- _Exercise_:
Emit the exact text of every line from the line with "obj.matrix_parent_inverse = Matrix.Identity(4)" to the line with "room_side = 0.8", both ends included. No other output is expected.

- _Information supplied_:
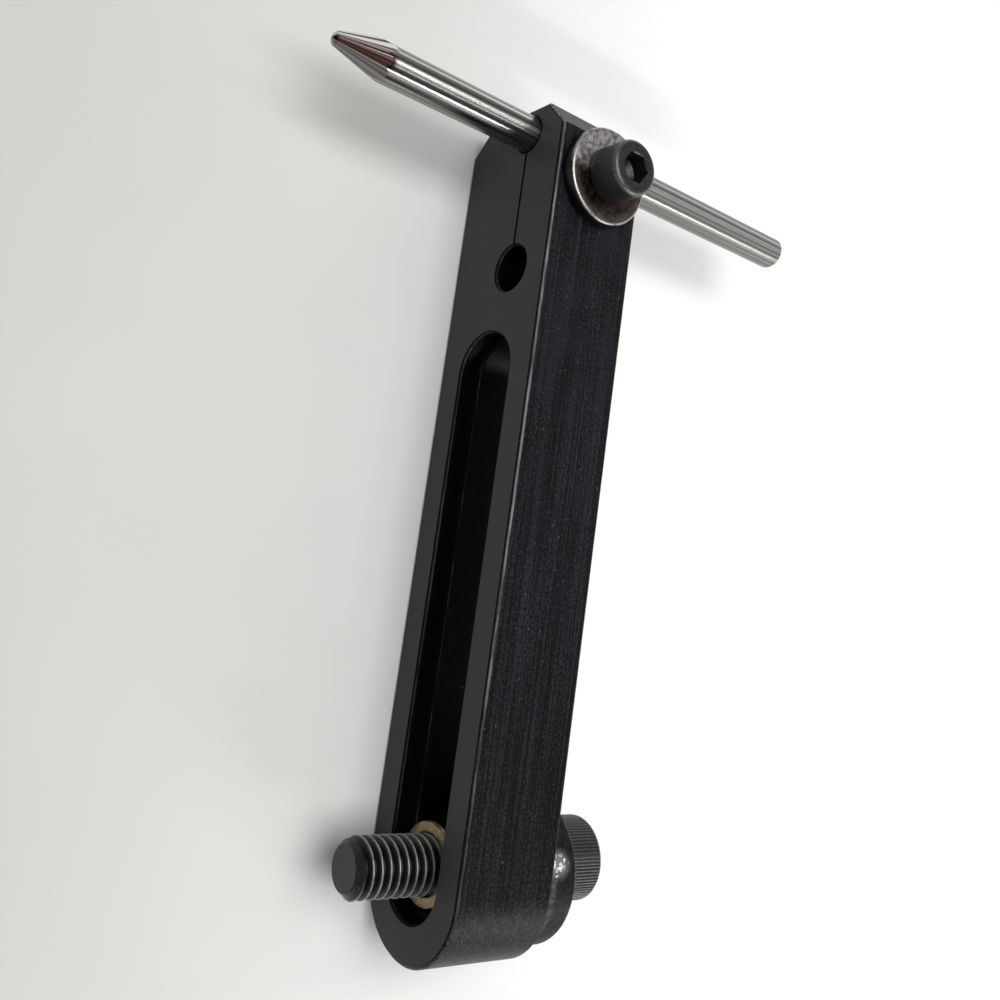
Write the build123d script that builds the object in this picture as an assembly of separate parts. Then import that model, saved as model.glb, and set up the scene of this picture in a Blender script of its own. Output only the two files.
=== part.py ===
from build123d import *
import math
import os

os.makedirs("parts", exist_ok=True)

# Split-clamp arm that holds a pointed rod, lying on one narrow side.
# Millimetres. Origin: middle of the underside the arm rests on.
# +X runs along the arm from its round end to its clamp end, +Y towards the
# rod's point and the free end of the slot bolt, +Z up towards the clamp screw.

# Arm: an inch-size bar, 1 in x 3/4 in.
arm_length = 143.5
arm_height = 25.4
arm_thickness = 19.05
corner_cut = 4.76
edge_break = 0.5
hole_edge_break = 0.3

# Distances along the arm, measured from the tip of its round end.
slot_near_end = 13.4
slot_far_end = 96.4
relief_hole_at = 114.4
clamp_screw_at = 131.6
rod_at = 138.8

# Slot: a wide shallow recess over a narrower slot that goes right through.
recess_width = 14.0
recess_depth = 3.5
slot_width = 11.1

# Split jaw.
jaw_line_height = 16.2
slit_width = 0.5
relief_hole_diameter = 8.2

# Pointed rod.
rod_diameter = 6.35
rod_bore_clearance = 0.03
rod_point_reach = 49.0
rod_tail_reach = 58.2
rod_tail_rounding = 0.7
point_facets = 6
point_facet_length = 9.5
point_facet_angle = 14.5
point_turn = 24.6
point_end_rounding = 0.55

# Clamp screw, 1/4 in socket head cap screw, with its washer.
clamp_thread_diameter = 6.35
clamp_thread_length = 19.05
clamp_head_diameter = 9.525
clamp_head_height = 6.35
clamp_head_rounding = 0.5
clamp_socket_width = 4.76
clamp_socket_depth = 3.0
clamp_clearance_hole = 6.9
clamp_tapped_hole = 6.43
clamp_hole_floor = 4.5
clamp_washer_diameter = 16.9
clamp_washer_hole = 7.1
clamp_washer_thickness = 2.4
clamp_washer_rounding = 0.7

# Slot bolt, 3/8 in socket head cap screw, with its thick spacer washer.
bolt_at = 15.2
bolt_thread_diameter = 9.525
bolt_length = 38.1
bolt_head_diameter = 14.29
bolt_head_height = 9.525
bolt_head_rounding = 0.8
bolt_socket_width = 7.94
bolt_socket_depth = 4.6
spacer_diameter = 24.7
spacer_hole = 12.2
spacer_thickness = 6.35
spacer_edge_break = 0.8
spacer_shift_x = -1.2
spacer_shift_z = -0.3

# Retaining washer on the recess floor. It grips the thread's root, which is
# drawn as a groove that the washer sits in.
retainer_diameter = 13.2
retainer_bite = 0.6
retainer_thickness = 1.2
retainer_gap = 0.03
retainer_edge_break = 0.15

# Both screws.
thread_end_chamfer = 0.16
socket_mouth_chamfer = 0.25
drill_point_angle = 118.0


def along(distance):
    """X of a point this far from the tip of the round end."""
    return distance - arm_length / 2


def across(x, y, z):
    """Plane through a point, facing +Y."""
    return Plane(origin=(x, y, z), x_dir=(1, 0, 0), z_dir=(0, 1, 0))


def arm_outline():
    """Side outline: one round end, two cut corners at the clamp end."""
    end = arm_length / 2
    round_start = along(arm_height / 2)
    lines = [
        Line((round_start, 0), (end - corner_cut, 0)),
        Line((end - corner_cut, 0), (end, corner_cut)),
        Line((end, corner_cut), (end, arm_height - corner_cut)),
        Line((end, arm_height - corner_cut), (end - corner_cut, arm_height)),
        Line((end - corner_cut, arm_height), (round_start, arm_height)),
        ThreePointArc(
            (round_start, arm_height),
            (along(0), arm_height / 2),
            (round_start, 0),
        ),
    ]
    return make_face(lines)


def stadium_cut(width, y_from, y_to):
    """Slot-shaped block between two Y levels, on the arm's centre line."""
    middle = along((slot_near_end + slot_far_end) / 2)
    outline = SlotCenterToCenter(slot_far_end - slot_near_end, width)
    return extrude(across(middle, y_from, arm_height / 2) * outline, amount=y_to - y_from)


def cross_hole(distance, height, diameter):
    """Round hole right through the arm's thickness."""
    plane = across(along(distance), 0, height)
    return extrude(plane * Circle(diameter / 2), amount=arm_thickness, both=True)


def make_arm():
    """Slotted bar with a split clamp at one end."""
    half = arm_thickness / 2
    body = extrude(Plane.XZ * arm_outline(), amount=half, both=True)
    body = chamfer(body.faces().filter_by(Axis.Y).edges(), edge_break)
    body -= stadium_cut(recess_width, half - recess_depth, half + 1)
    body -= stadium_cut(slot_width, -half - 1, half)
    body -= cross_hole(relief_hole_at, jaw_line_height, relief_hole_diameter)
    rod_bore = rod_diameter + 2 * rod_bore_clearance
    body -= cross_hole(rod_at, jaw_line_height, rod_bore)
    for face in (body.faces().sort_by(Axis.Y)[0], body.faces().sort_by(Axis.Y)[-1]):
        mouths = [edge for wire in face.inner_wires() for edge in wire.edges()]
        body = chamfer(mouths, hole_edge_break)
    slit_length = arm_length - relief_hole_at + 1
    slit_middle = along(relief_hole_at) + slit_length / 2
    slit = Box(slit_length, arm_thickness + 2, slit_width)
    body -= Pos(slit_middle, 0, jaw_line_height) * slit
    top_hole = Plane.XY.offset(jaw_line_height) * Pos(along(clamp_screw_at), 0)
    body -= extrude(top_hole * Circle(clamp_clearance_hole / 2), amount=arm_height)
    low_hole = Plane.XY.offset(clamp_hole_floor) * Pos(along(clamp_screw_at), 0)
    depth = jaw_line_height - clamp_hole_floor
    body -= extrude(low_hole * Circle(clamp_tapped_hole / 2), amount=depth)
    return body


def make_pointer_rod():
    """Ground rod with a six-sided point and a rounded tail."""
    radius = rod_diameter / 2
    blank = extrude(Circle(radius), amount=rod_point_reach + rod_tail_reach)
    tail = blank.faces().sort_by(Axis.Z)[0]
    blank = fillet(tail.edges(), rod_tail_rounding)
    top = rod_point_reach + rod_tail_reach
    tilt = math.radians(point_facet_angle)
    for facet in range(point_facets):
        turn = math.radians(point_turn + facet * 360 / point_facets)
        side = Vector(-math.sin(turn), -math.cos(turn), 0)
        start = side * radius + Vector(0, 0, top - point_facet_length)
        normal = side * math.cos(tilt) + Vector(0, 0, math.sin(tilt))
        blank = split(blank, bisect_by=Plane(origin=start, z_dir=normal), keep=Keep.BOTTOM)
    tip = blank.faces().sort_by(Axis.Z)[-1]
    blank = fillet(tip.edges(), point_end_rounding)
    return across(along(rod_at), -rod_tail_reach, jaw_line_height) * blank


def hex_socket(width, depth):
    """Hexagonal hole going down from Z = 0, with a drilled cone under it."""
    hexagon = RegularPolygon(width / 2, 6, major_radius=False)
    hole = extrude(hexagon, amount=-depth)
    drill = width / 2
    point = drill / math.tan(math.radians(drill_point_angle / 2))
    cone = Cone(0.01, drill, point, align=(Align.CENTER, Align.CENTER, Align.MAX))
    mouth = width / 2 / math.cos(math.pi / 6) + socket_mouth_chamfer
    flare = Cone(
        mouth - 2 * socket_mouth_chamfer,
        mouth,
        2 * socket_mouth_chamfer,
        align=(Align.CENTER, Align.CENTER, Align.MAX),
    )
    return hole + Pos(0, 0, -depth) * cone + flare


def cap_screw(thread, length, head, head_height, rounding, socket_width, socket_depth):
    """Socket head cap screw: seat at Z = 0, head above, thread below."""
    top = extrude(Circle(head / 2), amount=head_height)
    top = fillet(top.faces().sort_by(Axis.Z)[-1].edges(), rounding)
    shank = extrude(Circle(thread / 2), amount=-length)
    shank = chamfer(shank.faces().sort_by(Axis.Z)[0].edges(), thread * thread_end_chamfer / 2)
    socket = Pos(0, 0, head_height) * hex_socket(socket_width, socket_depth)
    return top + shank - socket


def flat_washer(outside, hole, thickness):
    """Plain ring standing on Z = 0."""
    return extrude(Circle(outside / 2) - Circle(hole / 2), amount=thickness)


def make_clamp_washer():
    """Washer under the clamp screw's head, its top rim worn round."""
    ring = flat_washer(clamp_washer_diameter, clamp_washer_hole, clamp_washer_thickness)
    rim = ring.edges().filter_by(GeomType.CIRCLE).group_by(Axis.Z)[-1].sort_by(SortBy.RADIUS)[-1]
    ring = fillet(rim, clamp_washer_rounding)
    return Pos(along(clamp_screw_at), 0, arm_height) * ring


def make_clamp_screw():
    """Screw that closes the split jaw on the rod."""
    screw = cap_screw(
        clamp_thread_diameter,
        clamp_thread_length,
        clamp_head_diameter,
        clamp_head_height,
        clamp_head_rounding,
        clamp_socket_width,
        clamp_socket_depth,
    )
    seat = arm_height + clamp_washer_thickness
    return Pos(along(clamp_screw_at), 0, seat) * screw


def make_slot_bolt():
    """Bolt through the slot, head behind the arm, thread out in front."""
    bolt = cap_screw(
        bolt_thread_diameter,
        bolt_length,
        bolt_head_diameter,
        bolt_head_height,
        bolt_head_rounding,
        bolt_socket_width,
        bolt_socket_depth,
    )
    seat = -arm_thickness / 2 - spacer_thickness
    bolt = Pos(along(bolt_at), seat, arm_height / 2) * Rot(90, 0, 0) * bolt
    groove = flat_washer(
        bolt_thread_diameter + 1,
        bolt_thread_diameter - 2 * retainer_bite,
        retainer_thickness + 2 * retainer_gap,
    )
    floor = arm_thickness / 2 - recess_depth
    return bolt - across(along(bolt_at), floor, arm_height / 2) * groove


def make_spacer_washer():
    """Thick washer between the bolt's head and the arm, hanging off centre."""
    ring = flat_washer(spacer_diameter, spacer_hole, spacer_thickness)
    ring = chamfer(ring.edges().filter_by(GeomType.CIRCLE), spacer_edge_break)
    x = along(bolt_at) + spacer_shift_x
    z = arm_height / 2 + spacer_shift_z
    return across(x, -arm_thickness / 2 - spacer_thickness, z) * ring


def make_retaining_washer():
    """Thin ring on the thread that keeps the bolt in the slot."""
    hole = bolt_thread_diameter - 2 * retainer_bite + 2 * retainer_gap
    ring = flat_washer(retainer_diameter, hole, retainer_thickness)
    ring = chamfer(ring.edges().filter_by(GeomType.CIRCLE), retainer_edge_break)
    seat = arm_thickness / 2 - recess_depth + retainer_gap
    return across(along(bolt_at), seat, arm_height / 2) * ring


makers = {
    "arm": make_arm,
    "pointer_rod": make_pointer_rod,
    "clamp_washer": make_clamp_washer,
    "clamp_screw": make_clamp_screw,
    "slot_bolt": make_slot_bolt,
    "spacer_washer": make_spacer_washer,
    "retaining_washer": make_retaining_washer,
}
for name, maker in makers.items():
    export_step(maker(), f"parts/{name}.step")
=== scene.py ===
import math
import bmesh
import bpy
import numpy as np
from mathutils import Matrix, Vector


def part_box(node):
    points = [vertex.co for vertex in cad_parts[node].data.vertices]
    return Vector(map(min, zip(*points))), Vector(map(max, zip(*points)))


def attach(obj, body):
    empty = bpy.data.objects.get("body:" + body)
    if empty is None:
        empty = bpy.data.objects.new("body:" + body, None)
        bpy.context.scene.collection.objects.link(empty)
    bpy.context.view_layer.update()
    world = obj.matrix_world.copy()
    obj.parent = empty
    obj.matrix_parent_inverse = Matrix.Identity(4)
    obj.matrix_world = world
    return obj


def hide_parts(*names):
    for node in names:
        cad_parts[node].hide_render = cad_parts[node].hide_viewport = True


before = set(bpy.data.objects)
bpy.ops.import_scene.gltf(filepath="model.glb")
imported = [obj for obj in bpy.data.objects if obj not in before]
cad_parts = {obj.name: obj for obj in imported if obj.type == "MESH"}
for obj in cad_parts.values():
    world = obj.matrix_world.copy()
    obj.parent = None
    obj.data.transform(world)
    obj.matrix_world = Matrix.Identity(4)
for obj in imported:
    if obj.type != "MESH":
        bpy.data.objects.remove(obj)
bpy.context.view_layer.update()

# Split-clamp arm with a pointed rod. The arm lies on one narrow side with its
# clamp screw on top. Pieces are built in millimetres and scaled once, in
# turned_points. The floor and the lights are in metres.
MM = 0.001
QUARTER = math.pi / 2

# Meshes: the sharpest edge that is still shaded smooth, in degrees, and the
# lengths below which points are merged and edges dropped.
smooth_degrees = 38.0
merge_distance = 0.0006
shortest_edge = 0.0003

# Camera: place, lens and sensor in millimetres, nearest visible point in metres.
camera_place = (-13.194, 108.883, 152.017)
camera_forward = (0.15027, -0.58707, -0.79547)
camera_up = (0.97896, 0.20072, 0.03679)
camera_lens = 36.74
camera_sensor = 36.0
camera_near = 0.005
camera_shift = (0.00995, -0.05876)

# Room light: how bright it is overhead and in the band near the horizon, the
# heights (as the sine of the elevation) where the band ends and is full, and
# how much it leans to the side of the bolt's head.
room_overhead = 0.07
room_band = 0.6
room_band_top = 0.62
room_band_full = 0.30
room_side = 0.8

# Lights, in metres and watts: name, place, target, width, height, power. One
# wide box overhead and six thin strips that draw lines on bare metal.
lights = (
    ("over", (0.11, 0.13, 0.9), (0, 0, 0), 0.75, 0.75, 8.0),
    ("strip_a", (0.27, -0.37, 0.80), (0.06, 0, 0), 0.06, 0.28, 0.26),
    ("strip_b", (-0.08, -0.35, 0.78), (0.06, 0, 0), 0.06, 0.28, 0.26),
    ("strip_c", (0.00, -0.74, 0.75), (0.06, 0, 0), 0.06, 0.35, 0.09),
    ("strip_d", (0.24, -0.74, 0.75), (0.06, 0, 0), 0.06, 0.35, 0.09),
    ("strip_e", (0.52, -0.74, 0.65), (0.06, 0, 0), 0.06, 0.35, 0.09),
    ("end_strip", (-0.62, -0.53, 0.42), (-0.06, 0, 0.012), 0.04, 0.5, 2.6),
)

# Floor, in metres: how far it reaches each way and how far it lies below the arm.
floor_reach = 10.0
floor_drop = 0.00005

# Slot bolt, 3/8 in with 16 threads per inch.
slot_bolt_size = {
    "thread": 9.525,
    "pitch": 1.5875,
    "length": 38.1,
    "head": 14.29,
    "head_height": 9.525,
    "rounding": 0.45,
    "socket": 7.94,
    "socket_depth": 4.6,
    "teeth": 78,
    "tooth_depth": 0.13,
    "thread_columns": 117,
    "thread_start": 0.62,
}

# Clamp screw, 1/4 in with 20 threads per inch.
clamp_screw_size = {
    "thread": 6.35,
    "pitch": 1.27,
    "length": 19.05,
    "head": 9.525,
    "head_height": 6.35,
    "rounding": 0.9,
    "socket": 4.76,
    "socket_depth": 3.0,
    "teeth": 72,
    "tooth_depth": 0.08,
    "thread_columns": 48,
    "thread_start": 0.0,
}

# One turn of a thread, from crest to root and back: places as shares of a pitch,
# and how deep the surface lies there as a share of the thread's depth.
thread_phases = (0, 0.045, 0.075, 0.22, 0.375, 0.43, 0.5, 0.57, 0.625, 0.78, 0.925, 0.955)
thread_depths = (0, 0.01, 0.05, 0.46, 0.9, 0.98, 1, 0.98, 0.9, 0.46, 0.05, 0.01)

# In pitches: the thread's depth, where it begins below the seat, and the length
# over which it deepens. Then its free end's radius, as a share of the thread's.
thread_depth = 0.6
run_out_start = 0.5
run_out_length = 1.5
thread_end_share = 0.75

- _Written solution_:
    obj.matrix_parent_inverse = Matrix.Identity(4)
    obj.matrix_world = world
    return obj


def hide_parts(*names):
    for node in names:
        cad_parts[node].hide_render = cad_parts[node].hide_viewport = True


before = set(bpy.data.objects)
bpy.ops.import_scene.gltf(filepath="model.glb")
imported = [obj for obj in bpy.data.objects if obj not in before]
cad_parts = {obj.name: obj for obj in imported if obj.type == "MESH"}
for obj in cad_parts.values():
    world = obj.matrix_world.copy()
    obj.parent = None
    obj.data.transform(world)
    obj.matrix_world = Matrix.Identity(4)
for obj in imported:
    if obj.type != "MESH":
        bpy.data.objects.remove(obj)
bpy.context.view_layer.update()

# Split-clamp arm with a pointed rod. The arm lies on one narrow side with its
# clamp screw on top. Pieces are built in millimetres and scaled once, in
# turned_points. The floor and the lights are in metres.
MM = 0.001
QUARTER = math.pi / 2

# Meshes: the sharpest edge that is still shaded smooth, in degrees, and the
# lengths below which points are merged and edges dropped.
smooth_degrees = 38.0
merge_distance = 0.0006
shortest_edge = 0.0003

# Camera: place, lens and sensor in millimetres, nearest visible point in metres.
camera_place = (-13.194, 108.883, 152.017)
camera_forward = (0.15027, -0.58707, -0.79547)
camera_up = (0.97896, 0.20072, 0.03679)
camera_lens = 36.74
camera_sensor = 36.0
camera_near = 0.005
camera_shift = (0.00995, -0.05876)

# Room light: how bright it is overhead and in the band near the horizon, the
# heights (as the sine of the elevation) where the band ends and is full, and
# how much it leans to the side of the bolt's head.
room_overhead = 0.07
room_band = 0.6
room_band_top = 0.62
room_band_full = 0.30
room_side = 0.8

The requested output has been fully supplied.